タッチはコメディでありながら、
終始一貫して一つの事を伝えようとする
メッセージ性のとても強い映画だった。
手を変え品を変え、様々な具体で伝えられるそのメッセージは、
見る人を飽きさせない手法が凝らされていた。
ストーリー展開としては王道だが、
伝えようとしているメッセージの内容と相まって、
わざとらしさや嫌らしさを感じさせない秀逸な構成だった。
王道なストーリー展開は感動のカツアゲになる事が多いが、
この作品は違った。
まず
伊集院静さんの言葉を借りれば、
「人はそれぞれ事情をかかえ平然と生きている」
という前提がある。
そして、中心にあるメッセージは、
「自分の本当にやりたい事を諦めるな」だ。
多くの人は諦めてしまう。
だから、諦めずに勇気をもって一歩踏み出す方法を教えてくれる。
「うまーくいく、うまーくいく」
作中、大小さまざまな難題が主人公たちに降りかかる度、
こうつぶやく。

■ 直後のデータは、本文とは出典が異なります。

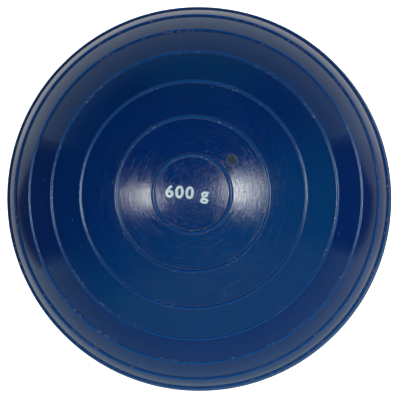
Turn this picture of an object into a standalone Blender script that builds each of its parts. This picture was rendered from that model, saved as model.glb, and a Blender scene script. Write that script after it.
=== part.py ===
"""Javelin training ball: a ribbed hollow plastic ball, weighted with dry sand.

Two moulded half shells meet at the equator with a tongue and a groove, and a weld bead fills the
seam outside. Sand goes in through a moulded neck at the lower pole, which a pressed plug closes.
Metres, +Z up along the axis of the ribs, origin at the centre of the ball.
"""

from math import asin, cos, pi, radians, sin, sqrt

import bmesh
import bpy

# Ball and wall
BALL_RADIUS = 0.0475          # smooth surface between the ribs
SHELL_WALL = 0.005            # moulded wall of both halves

# Grip ribs, the same on each half, placed by their angle from the pole
RIB_ANGLES_DEG = (11.25, 22.8, 34.75, 46.5, 57.85, 68.65, 78.3)
RIB_HEIGHT = 0.0005
RIB_FOOT_WIDTH = 0.00095
RIB_TOP_WIDTH = 0.0004

# Joint at the equator
CLEARANCE = 0.0003            # between pieces that touch
TONGUE_INSET = 0.0013         # inner face of the wall to inner face of the tongue
TONGUE_THICKNESS = 0.0016
TONGUE_HEIGHT = 0.0025

# Weld bead in the seam outside
WELD_DEPTH = 0.001            # depth of the V between the two rims
WELD_HALF_WIDTH = 0.0012      # of the V, at the surface
BEAD_PROUD = 0.00018          # what the trimmed bead stands above the ball
BEAD_TOP_WIDTH = 0.0012

# Filler neck and plug at the lower pole
FILLER_BORE_RADIUS = 0.0045
NECK_WALL = 0.004
NECK_LENGTH = 0.005           # from the inner face of the wall, into the ball
SEAT_DEPTH = 0.0022           # counterbore for the plug's head, below the pole
PLUG_HEAD_OVERLAP = 0.002     # of the head over the bore, on each side
PLUG_FLAT_RADIUS = 0.0035     # flat centre of the head
PLUG_RING_COUNT = 4           # grip rings round the shank
PLUG_RING_HEIGHT = 0.0004

# Sand
SAND_LEVEL = 0.024            # level top of the sand, above the centre

# Fineness of the turned solids
TURN_STEPS = 48
ARC_STEP_DEG = 6.0

INNER_RADIUS = BALL_RADIUS - SHELL_WALL
NECK_RADIUS = FILLER_BORE_RADIUS + NECK_WALL
NECK_END = INNER_RADIUS - NECK_LENGTH
PLUG_HEAD_RADIUS = FILLER_BORE_RADIUS + PLUG_HEAD_OVERLAP
SEAT_RADIUS = PLUG_HEAD_RADIUS + CLEARANCE
SEAT_HEIGHT = BALL_RADIUS - SEAT_DEPTH
RIM_HEIGHT = CLEARANCE / 2    # each rim stops short of the equator
TONGUE_INNER = INNER_RADIUS + TONGUE_INSET
TONGUE_OUTER = TONGUE_INNER + TONGUE_THICKNESS


def make_material(name, colour, roughness):
    material = bpy.data.materials.new(name)
    material.use_nodes = True
    shader = material.node_tree.nodes["Principled BSDF"]
    shader.inputs["Base Color"].default_value = (*colour, 1.0)
    shader.inputs["Roughness"].default_value = roughness
    shader.inputs["Metallic"].default_value = 0.0
    material.diffuse_color = (*colour, 1.0)
    return material


def on_sphere(radius, angle):
    """(r, z) on a sphere about the origin, angle in radians from the pole."""
    return (radius * sin(angle), radius * cos(angle))


def height_at(radius, r):
    """Height of the sphere above its equator, at distance r from the axis."""
    return sqrt(radius * radius - r * r)


def arc(radius, start, end):
    """Points between two angles from the pole, without the two ends."""
    count = max(1, round(abs(end - start) / radians(ARC_STEP_DEG)))
    steps = [start + (end - start) * i / count for i in range(1, count)]
    return [on_sphere(radius, angle) for angle in steps]


def turned(name, outline, material, ring=False):
    """Closed solid turned about Z from an (r, z) outline: from axis to axis, or a closed ring."""
    bm = bmesh.new()
    verts = [bm.verts.new((r, 0.0, z)) for r, z in outline]
    ends = verts[1:] + verts[:1] if ring else verts[1:]
    edges = [bm.edges.new(pair) for pair in zip(verts, ends)]
    bmesh.ops.spin(
        bm,
        geom=verts + edges,
        cent=(0.0, 0.0, 0.0),
        axis=(0.0, 0.0, 1.0),
        angle=2.0 * pi,
        steps=TURN_STEPS,
        use_merge=True,
    )
    bmesh.ops.remove_doubles(bm, verts=bm.verts, dist=1e-6)
    bmesh.ops.recalc_face_normals(bm, faces=bm.faces)
    mesh = bpy.data.meshes.new(name)
    bm.to_mesh(mesh)
    bm.free()
    mesh.materials.append(material)
    mesh.shade_smooth()
    mesh.set_sharp_from_angle(angle=radians(30.0))
    piece = bpy.data.objects.new(name, mesh)
    bpy.context.scene.collection.objects.link(piece)
    return piece


def ribbed_outside(start):
    """Outer surface of a half, from an angle near the pole down to the edge of the weld V."""
    foot = RIB_FOOT_WIDTH / 2 / BALL_RADIUS
    top = RIB_TOP_WIDTH / 2 / BALL_RADIUS
    points = []
    reached = start
    for angle_deg in RIB_ANGLES_DEG:
        angle = radians(angle_deg)
        points += arc(BALL_RADIUS, reached, angle - foot)
        points.append(on_sphere(BALL_RADIUS, angle - foot))
        points.append(on_sphere(BALL_RADIUS + RIB_HEIGHT, angle - top))
        points.append(on_sphere(BALL_RADIUS + RIB_HEIGHT, angle + top))
        points.append(on_sphere(BALL_RADIUS, angle + foot))
        reached = angle + foot
    edge = pi / 2 - asin(WELD_HALF_WIDTH / BALL_RADIUS)
    points += arc(BALL_RADIUS, reached, edge)
    points.append(on_sphere(BALL_RADIUS, edge))
    return points


def tongue_rim():
    """Rim with its tongue, from the foot of the weld V in to the bore of the shell."""
    return [
        (BALL_RADIUS - WELD_DEPTH, RIM_HEIGHT),
        (TONGUE_OUTER, RIM_HEIGHT),
        (TONGUE_OUTER, -TONGUE_HEIGHT),
        (TONGUE_INNER, -TONGUE_HEIGHT),
        (TONGUE_INNER, RIM_HEIGHT),
        (INNER_RADIUS, RIM_HEIGHT),
    ]


def groove_rim():
    """The other rim: its groove takes the tongue with the clearance all round."""
    floor = TONGUE_HEIGHT + CLEARANCE
    return [
        (BALL_RADIUS - WELD_DEPTH, RIM_HEIGHT),
        (TONGUE_OUTER + CLEARANCE, RIM_HEIGHT),
        (TONGUE_OUTER + CLEARANCE, floor),
        (TONGUE_INNER - CLEARANCE, floor),
        (TONGUE_INNER - CLEARANCE, RIM_HEIGHT),
        (INNER_RADIUS, RIM_HEIGHT),
    ]


def marked_shell_outline():
    """Half with the weight mark at its pole: closed at the pole, tongue at the rim."""
    pole = on_sphere(BALL_RADIUS, 0.0)
    inner_pole = on_sphere(INNER_RADIUS, 0.0)
    inside = arc(INNER_RADIUS, pi / 2, 0.0)
    return [pole] + ribbed_outside(0.0) + tongue_rim() + inside + [inner_pole]


def filler_shell_outline():
    """Half with the filler neck: groove at the rim, counterbore and bore at the pole."""
    seat_edge = asin(SEAT_RADIUS / BALL_RADIUS)
    neck_foot = asin(NECK_RADIUS / INNER_RADIUS)
    neck = [
        on_sphere(INNER_RADIUS, neck_foot),
        (NECK_RADIUS, NECK_END),
        (FILLER_BORE_RADIUS, NECK_END),
        (FILLER_BORE_RADIUS, SEAT_HEIGHT),
        (SEAT_RADIUS, SEAT_HEIGHT),
    ]
    outside = [on_sphere(BALL_RADIUS, seat_edge)] + ribbed_outside(seat_edge)
    return outside + groove_rim() + arc(INNER_RADIUS, pi / 2, neck_foot) + neck


def bead_outline():
    """Weld bead: a wedge in the V, trimmed a little above the ball."""
    slope = (WELD_HALF_WIDTH - RIM_HEIGHT) / WELD_DEPTH
    drawn_in = CLEARANCE * sqrt(1.0 + slope * slope)
    half_width = WELD_HALF_WIDTH - drawn_in
    root = BALL_RADIUS - half_width / slope
    crest = BALL_RADIUS + BEAD_PROUD
    return [
        (root, 0.0),
        (BALL_RADIUS, half_width),
        (crest, BEAD_TOP_WIDTH / 2),
        (crest, -BEAD_TOP_WIDTH / 2),
        (BALL_RADIUS, -half_width),
    ]


def plug_outline():
    """Plug in the frame of the filler half: flat-centred head, and a shank with grip rings."""
    shank = FILLER_BORE_RADIUS - CLEARANCE
    root = shank - PLUG_RING_HEIGHT
    head_under = SEAT_HEIGHT + CLEARANCE
    shank_end = NECK_END + CLEARANCE
    pitch = (head_under - shank_end) / PLUG_RING_COUNT
    points = [
        (0.0, BALL_RADIUS),
        (PLUG_FLAT_RADIUS, BALL_RADIUS),
        (PLUG_HEAD_RADIUS, height_at(BALL_RADIUS, PLUG_HEAD_RADIUS)),
        (PLUG_HEAD_RADIUS, head_under),
    ]
    for i in range(PLUG_RING_COUNT):
        ring_top = head_under - i * pitch
        points.append((root, ring_top))
        points.append((shank, ring_top - pitch / 2))
        points.append((root, ring_top - pitch))
    points = [p for i, p in enumerate(points) if i == 0 or p != points[i - 1]]
    return points + [(0.0, shank_end)]


def sand_outline():
    """Sand with a level top, lying in the shell and round the filler neck."""
    radius = INNER_RADIUS - CLEARANCE
    level = asin(SAND_LEVEL / radius)
    neck_side = NECK_RADIUS + CLEARANCE
    neck_foot = pi - asin(neck_side / radius)
    neck_over = -(NECK_END - CLEARANCE)
    return (
        [(0.0, SAND_LEVEL), on_sphere(radius, pi / 2 - level)]
        + arc(radius, pi / 2 - level, neck_foot)
        + [on_sphere(radius, neck_foot), (neck_side, neck_over), (0.0, neck_over)]
    )


def build():
    for old in list(bpy.data.objects):
        bpy.data.objects.remove(old, do_unlink=True)

    blue_vinyl = make_material("blue_vinyl", (0.010, 0.050, 0.180), 0.30)
    plug_vinyl = make_material("plug_vinyl", (0.012, 0.045, 0.150), 0.40)
    weld_vinyl = make_material("weld_vinyl", (0.020, 0.070, 0.200), 0.50)
    dry_sand = make_material("dry_sand", (0.520, 0.400, 0.260), 0.95)

    centre = bpy.data.objects.new("ball_centre", None)
    bpy.context.scene.collection.objects.link(centre)

    marked = turned("marked_shell", marked_shell_outline(), blue_vinyl)
    filler = turned("filler_shell", filler_shell_outline(), blue_vinyl, ring=True)
    bead = turned("seam_bead", bead_outline(), weld_vinyl, ring=True)
    plug = turned("filler_plug", plug_outline(), plug_vinyl)
    sand = turned("sand_fill", sand_outline(), dry_sand)

    for piece in (marked, filler, bead, plug, sand):
        piece.parent = centre
    # The filler half and its plug are made pole up, and turned over to close the ball.
    for piece in (filler, plug):
        piece.rotation_euler = (pi, 0.0, 0.0)


build()
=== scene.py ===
"""Looks of a javelin training ball: a ribbed ball of blue moulded vinyl, weighted with sand.

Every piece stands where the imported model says: metres, origin at the centre of the ball, +Z out of
the pole with the weight mark. The sections follow the ball as it is put together.
"""

from itertools import product
from math import asin, atan2, cos, hypot, pi, radians, sin, sqrt

import bmesh
import bpy
from mathutils import Matrix, Vector


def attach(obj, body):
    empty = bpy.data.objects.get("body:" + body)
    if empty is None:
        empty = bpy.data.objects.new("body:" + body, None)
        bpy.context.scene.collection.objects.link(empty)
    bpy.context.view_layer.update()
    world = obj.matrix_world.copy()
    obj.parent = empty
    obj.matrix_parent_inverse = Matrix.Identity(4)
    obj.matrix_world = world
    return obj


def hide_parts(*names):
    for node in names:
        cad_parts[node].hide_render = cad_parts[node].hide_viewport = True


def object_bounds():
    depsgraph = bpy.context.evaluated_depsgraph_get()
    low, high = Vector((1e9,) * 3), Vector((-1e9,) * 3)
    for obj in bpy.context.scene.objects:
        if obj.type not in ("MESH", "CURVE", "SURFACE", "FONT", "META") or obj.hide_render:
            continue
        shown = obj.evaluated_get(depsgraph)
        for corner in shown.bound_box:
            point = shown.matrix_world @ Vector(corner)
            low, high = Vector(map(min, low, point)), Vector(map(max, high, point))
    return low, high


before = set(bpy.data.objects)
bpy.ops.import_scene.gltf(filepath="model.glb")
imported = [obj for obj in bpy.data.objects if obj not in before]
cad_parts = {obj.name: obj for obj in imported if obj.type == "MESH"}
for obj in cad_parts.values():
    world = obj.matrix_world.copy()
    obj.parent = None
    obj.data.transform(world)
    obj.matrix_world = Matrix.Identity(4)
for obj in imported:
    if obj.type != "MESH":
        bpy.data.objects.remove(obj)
cad_low, cad_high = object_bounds()


# Sand fill: dry silica sand, poured in through the neck of the filler half until the ball has its
# weight. It is shut in the ball, so its CAD solid stays as it is and only gets the grains of sand.

SAND_GRAIN = 0.0005
SAND_PALE = (0.620, 0.500, 0.340, 1.0)
SAND_TAN = (0.420, 0.290, 0.160, 1.0)
SAND_DARK = (0.150, 0.100, 0.060, 1.0)
SAND_QUARTZ = (0.800, 0.760, 0.700, 1.0)


def feed(tree, node, values):
    """Sets inputs of a node, by name or number: an output is linked, anything else is a value."""
    for name, value in dict(values).items():
        if isinstance(value, bpy.types.NodeSocket):
            tree.links.new(value, node.inputs[name])
        else:
            node.inputs[name].default_value = value
    return node


def add_node(tree, kind, values=(), **settings):
    """A shader node with its settings, fed with its values."""
    made = tree.nodes.new("ShaderNode" + kind)
    for name, value in settings.items():
        setattr(made, name, value)
    return feed(tree, made, values)


def new_finish(name, colour, roughness):
    """A new material, with its node tree and its shader, in one plain colour to start from."""
    material = bpy.data.materials.new(name)
    material.use_nodes = True
    material.diffuse_color = colour
    shader = material.node_tree.nodes["Principled BSDF"]
    feed(material.node_tree, shader, {"Base Color": colour, "Roughness": roughness})
    return material, material.node_tree, shader


def object_place(tree):
    """The place of a point on its piece, in metres."""
    return add_node(tree, "TexCoord").outputs["Object"]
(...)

一歩踏み出す為のマインドコントロール。
つまり、主人公で万能なランチョルでさえ挑戦は怖いのだ。
ランチョルだって怖いし不安で一歩踏み出す事に躊躇する。
だが、彼はその気持ちに負ける事はない。
「うまーくいく、うまーくいく」
そう何度か呟くと、強く一歩を踏み出し、立ち向かう。
踏み出す一歩が仲間にも力を与え、伝搬していく。
誰にだって事情がある。誰だって一歩を踏み出す事は怖い。
だからこそ、誰にだって、一歩を踏み出して人生を変える事が出来るのだ。
「きっとうまくいく」
見終わった時に、誰もがそう思う事が出来る最高のコメディ。